- **WORK TO BE COMPLETED**: Find the line that contains "Model this object". Repeat that line and all lines following it, exactly, through the end of the listing below.

____ DATA FOR THIS TASK

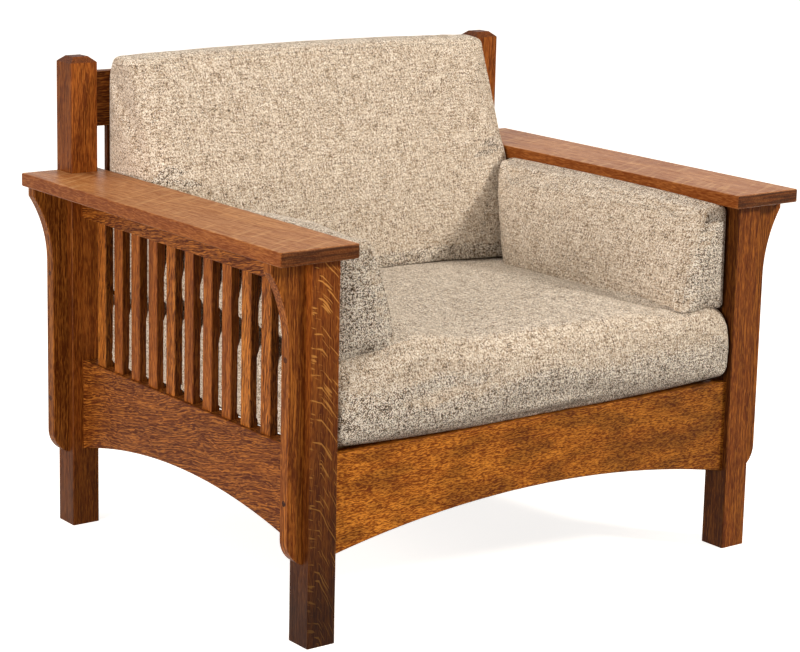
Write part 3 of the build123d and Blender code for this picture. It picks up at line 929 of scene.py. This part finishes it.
def addSeam(cushion, name, seam):  # a fine sewn ridge along the edge that faces one way
    points = [v.co for v in cushion.data.vertices]
    axis = seam["along"]
    towards = Vector(seam["towards"])
    low = min(p[axis] for p in points) + seam["trim"][0] * mm
    high = max(p[axis] for p in points) - seam["trim"][1] * mm
    steps = int((high - low) / (seamShape["spacing"] * mm))
    path = []
    for step in range(steps + 1):
        level = low + (high - low) * step / steps
        slab = [p for p in points if abs(p[axis] - level) < seamShape["search"] * mm]
        path.append(max(slab, key=towards.dot).copy())
    for turn in range(seamShape["smoothing"]):
        threes = zip(path, path[1:], path[2:])
        path = [path[0], *[(before + 2 * here + after) / 4 for before, here, after in threes], path[-1]]
    deselectAll()
    bpy.ops.curve.primitive_bezier_curve_add()
    ridge = bpy.context.object
    ridge.name = name
    ridge.data.splines.clear()
    line = ridge.data.splines.new("POLY")
    line.points.add(len(path) - 1)
    for point, place in zip(line.points, path):
        point.co = (*place, 1)
    ridge.data.bevel_depth = seamShape["radius"] * mm
    ridge.data.bevel_resolution = seamShape["roundness"]
    ridge.data.use_fill_caps = True
    bpy.ops.object.convert(target="MESH")
    bpy.ops.object.shade_smooth()
    layClothMap(ridge)
    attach(ridge, "root")


def inEditMode(piece, tool, **settings):  # one mesh tool on the whole piece
    makeActive(piece)
    bpy.ops.object.mode_set(mode="EDIT")
    bpy.ops.mesh.select_all(action="SELECT")
    tool(**settings)
    bpy.ops.object.mode_set(mode="OBJECT")


def layClothMap(piece):  # one UV unit is a metre, so that the yarns have their size everywhere
    inEditMode(piece, bpy.ops.uv.cube_project, cube_size=1, correct_aspect=False)
    piece.data.materials.clear()
    piece.data.materials.append(tweedCloth)


def applyModifier(piece, kind, **settings):
    bpy.ops.object.modifier_add(type=kind)
    modifier = piece.modifiers[-1]
    for name, value in settings.items():
        setattr(modifier, name, value)
    bpy.ops.object.modifier_apply(modifier=modifier.name)


def makeCushion(name, pad):
    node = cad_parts[pad["node"]]
    piece = bpy.data.objects.new(name, node.data.copy())
    scene.collection.objects.link(piece)
    piece.data.materials.clear()
    inEditMode(piece, bpy.ops.mesh.remove_doubles, threshold=contact["weld"])
    piece.data.remesh_voxel_size = pad["voxel"] * mm
    bpy.ops.object.voxel_remesh()
    neighbours = neighbourTree(pad["node"])
    if "corner" in pad:
        roundCorner(piece, pad["inwards"], pad["corner"])
    if "foot" in pad:
        squareFoot(piece, pad["foot"], neighbours)
        dipUnderBack(piece, pad["dip"])
    if "slim" in pad:
        slimFoot(piece, pad["slim"])
    if "rise" in pad:
        raiseFront(piece, pad["rise"])

    applyModifier(piece, "SMOOTH", iterations=pad["soften"])  # the filling rounds the sewn edges
    start = [v.co.copy() for v in piece.data.vertices]
    held = [i for i, place in enumerate(start) if neighbours.find_nearest(place, contact["near"])[0]]
    swellCloth(piece, held)
    for vertex, place in zip(piece.data.vertices, start):
        move = vertex.co - place
        if move.length > pad["cap"] * mm:
            move *= pad["cap"] * mm / move.length
        vertex.co = moveClear(place, move, neighbours)

    applyModifier(piece, "SUBSURF", levels=1, render_levels=1)
    if "bulge" in pad:
        bulgeAgainstSlats(piece, pad["bulge"], neighbours)
    bpy.ops.object.shade_smooth()
    layClothMap(piece)
    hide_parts(pad["node"])
    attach(piece, "root")
    print(name, len(piece.data.polygons), "faces,", len(held), "held points")
    for seamName, seam in pad["seams"].items():
        addSeam(piece, name + seamName, seam)


for cushionName, cushion in cushions.items():
    makeCushion(cushionName, cushion)
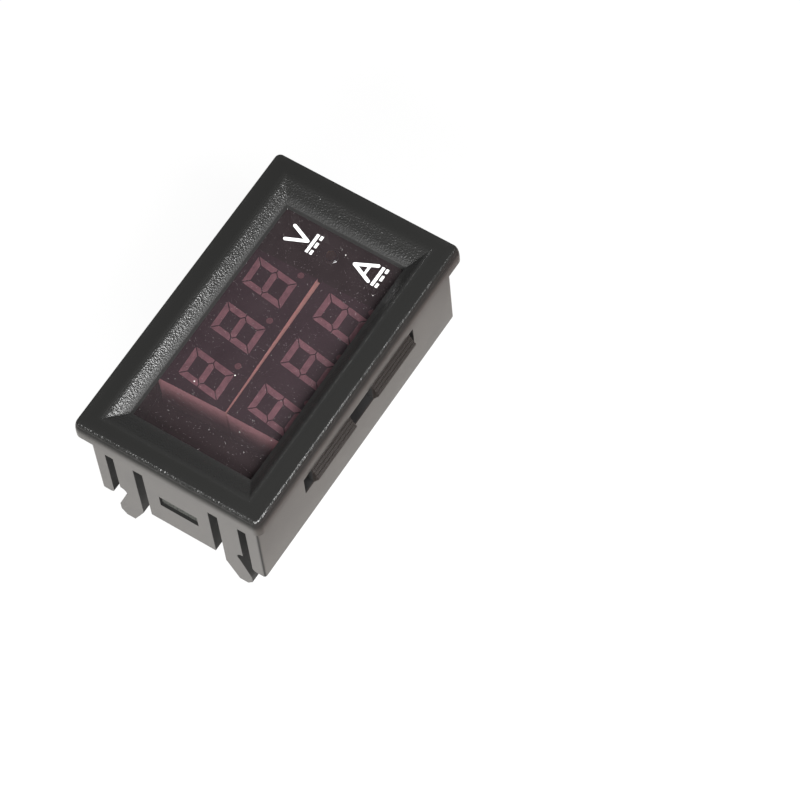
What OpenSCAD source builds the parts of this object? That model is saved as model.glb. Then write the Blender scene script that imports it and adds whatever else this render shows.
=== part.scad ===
// Digital panel meter: one moulded snap-in housing with a sloped bezel, a smoked
// red window, two three-digit displays and the measuring board behind them.
// X runs the way the digits read, Y is up on the face, Z is out of the face.
// The origin is under the middle of the four rear hooks, which it stands on.

/* [Bezel] */
// Length of the bezel, along the digits
bezel_w = 48; // [47.4:0.2:52]
// Height of the bezel, across the digits
bezel_d = 29; // [28.4:0.2:32]
// Thickness of the bezel flange
bezel_t = 3; // [2.4:0.1:4]
// Radius of the bezel's four upright corners
bezel_corner = 1.1; // [0.7:0.1:2]
// How far the bezel's edge rounds off, inwards on the face and down the side
bezel_edge = [0.7, 2.2]; // [0.2:0.1:2.3]
// Width of the flat rim at the bezel's ends
rim_x = 2.6; // [2:0.1:3.2]
// Width of the flat rim along the bezel's long sides
rim_y = 3.1; // [2.4:0.1:3.6]
// Width of the inner slope at the ends
slope_x = 3.2; // [2:0.1:4]
// Width of the inner slope along the long sides
slope_y = 2; // [1.4:0.1:2.6]
// Drop of the inner slope
slope_drop = 1.5; // [0.8:0.1:1.9]
// Radius of the soft edge between the flat rim and the inner slope
slope_soft = 2; // [0.5:0.1:2.5]

/* [Body] */
// Length of the body that goes through the panel
body_w = 45.7; // [45:0.1:46.6]
// Height of the body that goes through the panel
body_d = 26; // [25.4:0.1:27]
// Depth from the bezel's front face to the rear edge of the board tongues
body_depth = 18.4; // [17.6:0.2:24]
// Radius of the body's upright corners
body_corner = 0.4; // [0.2:0.1:1]
// Thickness of the two end walls
end_wall = 2.2; // [1.8:0.1:2.4]
// Thickness of the two long walls
side_wall = 1.5; // [1.2:0.1:1.7]
// Depth from the bezel's front face to the seat of the window
seat_depth = 2.8; // [2.4:0.1:3.4]
// How much shorter the long walls and corner legs are than the tongues
leg_short = 0.3; // [0.1:0.1:1]
// Radius at the foot of each corner leg, beside its slot
leg_round = 0.7; // [0.3:0.1:1]

/* [Board tongues and hooks] */
// Width of the springy tongue in the middle of each end wall
tongue_w = 10.2; // [8.6:0.1:10.6]
// Width of the slot between tongue and hook arm
inner_slot = 1.5; // [1:0.1:1.7]
// Width of each hook arm
arm_w = 3.1; // [2.7:0.1:3.3]
// Width of the slot between hook arm and corner leg
outer_slot = 1.3; // [0.9:0.1:1.5]
// Depth from the bezel's front face to the top of the slots
slot_depth = 7.2; // [6:0.1:9]
// How far the hooks reach behind the tongues
hook_reach = 4.8; // [4.2:0.1:6]
// Width and height of the chamfer inside a hook's foot
arm_chamfer = [1.8, 3.6]; // [1:0.1:4.4]
// How far a barb stands out past its arm
barb_out = 0.8; // [0.4:0.1:1]
// Lowest and highest height of a barb's edge above the hook's foot
barb_span = [1.0, 2.5]; // [0.6:0.1:3.4]
// Radius of the round notch above each barb
notch_r = 0.95; // [0.6:0.05:1.1]
// Height of the notch centre above the hook's foot
notch_up = 7.05; // [6.8:0.05:7.6]

/* [Panel latches] */
// Left end of the latch window in each long wall
window_left = -12.4; // [-14:0.1:-12]
// Right end of the latch window in each long wall
window_right = 13.6; // [13.3:0.1:15]
// Depth from the bezel's front face to the front edge of the latch window
window_front = 7.75; // [7:0.05:8.2]
// Height of the latch window
window_h = 3.7; // [3.4:0.1:4]
// Length of each latch
latch_w = 9; // [7:0.1:9.2]
// Middles of the two latches along the wall
latch_mid = [-5.95, 8.3]; // [-7:0.05:9]
// How far the latch lip stands out of the wall
latch_out = 0.9; // [0.5:0.1:1.2]
// Number of grip steps on a latch
latch_steps = 4; // [2:1:5]
// Depth of a latch, across the wall
latch_t = 1.2; // [0.9:0.1:1.2]
// How far the first grip step lies inside the wall's face
latch_in = 0.3; // [0.1:0.1:0.5]
// Gap between a latch and the front edge of its window
latch_gap = 0.35; // [0.2:0.05:0.6]
// Height of the flight of grip steps
latch_flight = 1.84; // [1.4:0.02:2.4]
// How much the tread of a grip step falls outwards
latch_fall = 0.055; // [0:0.005:0.1]

/* [Window and displays] */
// Thickness of the smoked window
filter_t = 1; // [0.8:0.1:1.6]
// Clearance round the window in the housing
filter_gap = 0.15; // [0.05:0.05:0.4]
// Length of one three-digit display
display_w = 22.7; // [22.2:0.1:26]
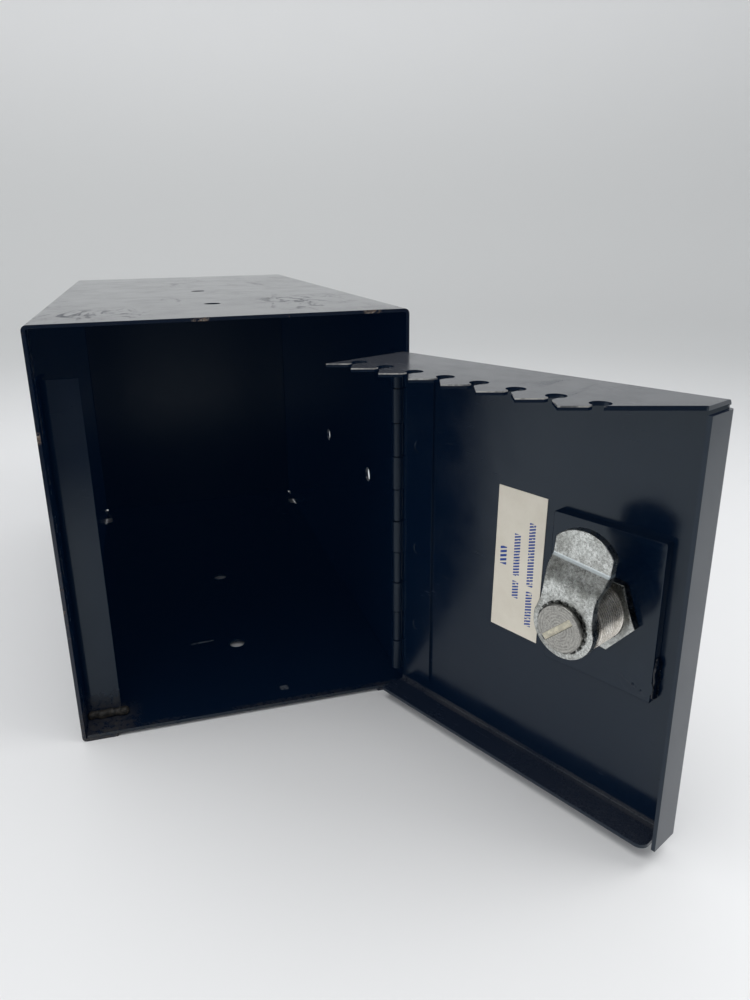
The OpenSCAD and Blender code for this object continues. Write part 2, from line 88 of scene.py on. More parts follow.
class Shader:
    """Builds one procedural material round a Principled BSDF."""

    def __init__(self, name, roughness=0.5, metallic=0.0, **constants):
        self.material = bpy.data.materials.new(name)
        self.material.use_nodes = True
        self.tree = self.material.node_tree
        self.bsdf = self.tree.nodes["Principled BSDF"]
        self.point = self.add("ShaderNodeTexCoord").outputs["Object"]
        self.height = None
        self.set("Roughness", roughness)
        self.set("Metallic", metallic)
        for socket, value in constants.items():
            self.set(socket.replace("_", " "), value)

    def add(self, kind, inputs=None, **properties):
        node = self.tree.nodes.new(kind)
        for key, value in properties.items():
            setattr(node, key, value)
        for key, value in (inputs or {}).items():
            self.feed(node.inputs[key], value)
        return node

    def feed(self, socket, value):
        if isinstance(value, bpy.types.NodeSocket):
            self.tree.links.new(value, socket)
        else:
            socket.default_value = value

    def set(self, socket, value):
        self.feed(self.bsdf.inputs[socket], value)

    def on_door(self):
        """Turns the coordinates so that -X runs along the door and +Y runs inward from the pin."""
        turn = Matrix.Rotation(-DOOR_TURN, 3, "Z")
        shift = -(turn @ Vector((PIN.x, PIN.y, 0)))
        node = self.add("ShaderNodeMapping", {"Vector": self.point})
        node.inputs["Rotation"].default_value = (0, 0, -DOOR_TURN)
        node.inputs["Location"].default_value = shift
        self.point = node.outputs[0]

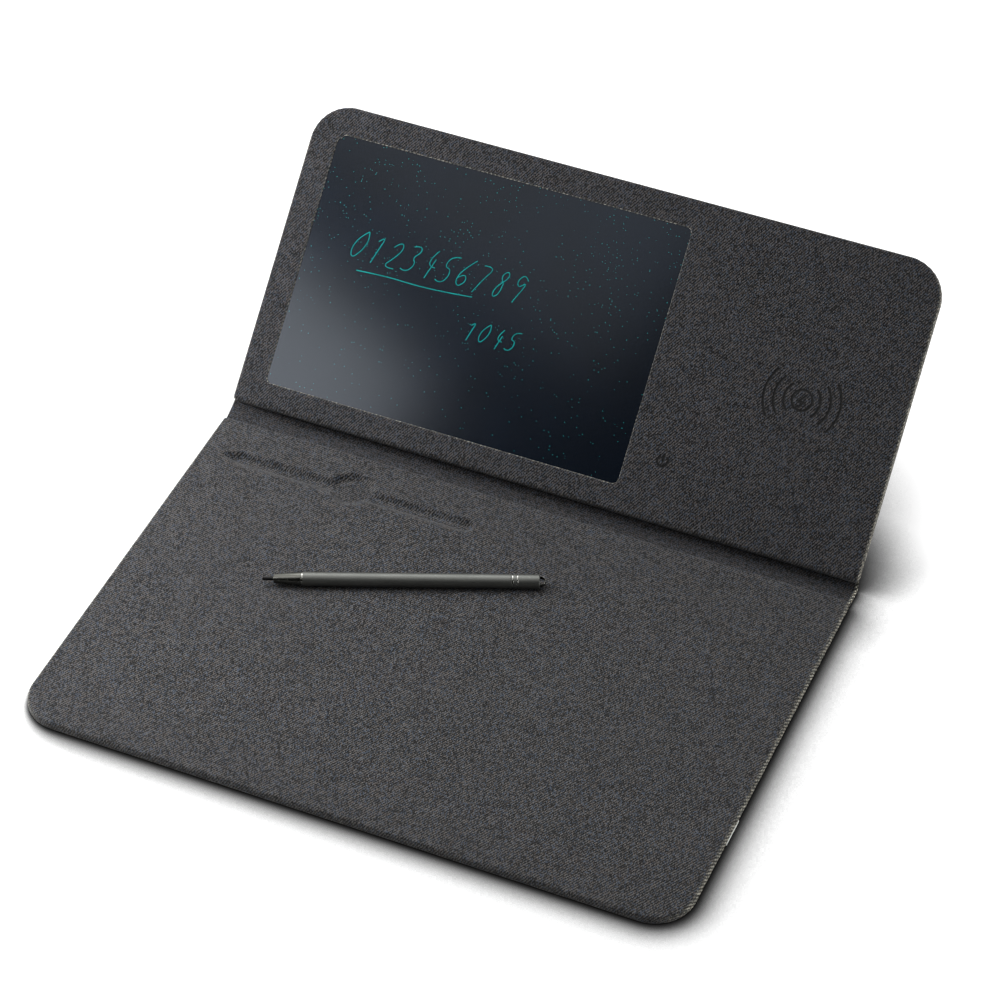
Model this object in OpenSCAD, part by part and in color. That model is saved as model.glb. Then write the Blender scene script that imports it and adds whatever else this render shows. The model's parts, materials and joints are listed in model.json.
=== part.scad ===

________

- **OUTPUT FOR THIS EXERCISE**:
Model this object in OpenSCAD, part by part and in color. That model is saved as model.glb. Then write the Blender scene script that imports it and adds whatever else this render shows. The model's parts, materials and joints are listed in model.json.
=== part.scad ===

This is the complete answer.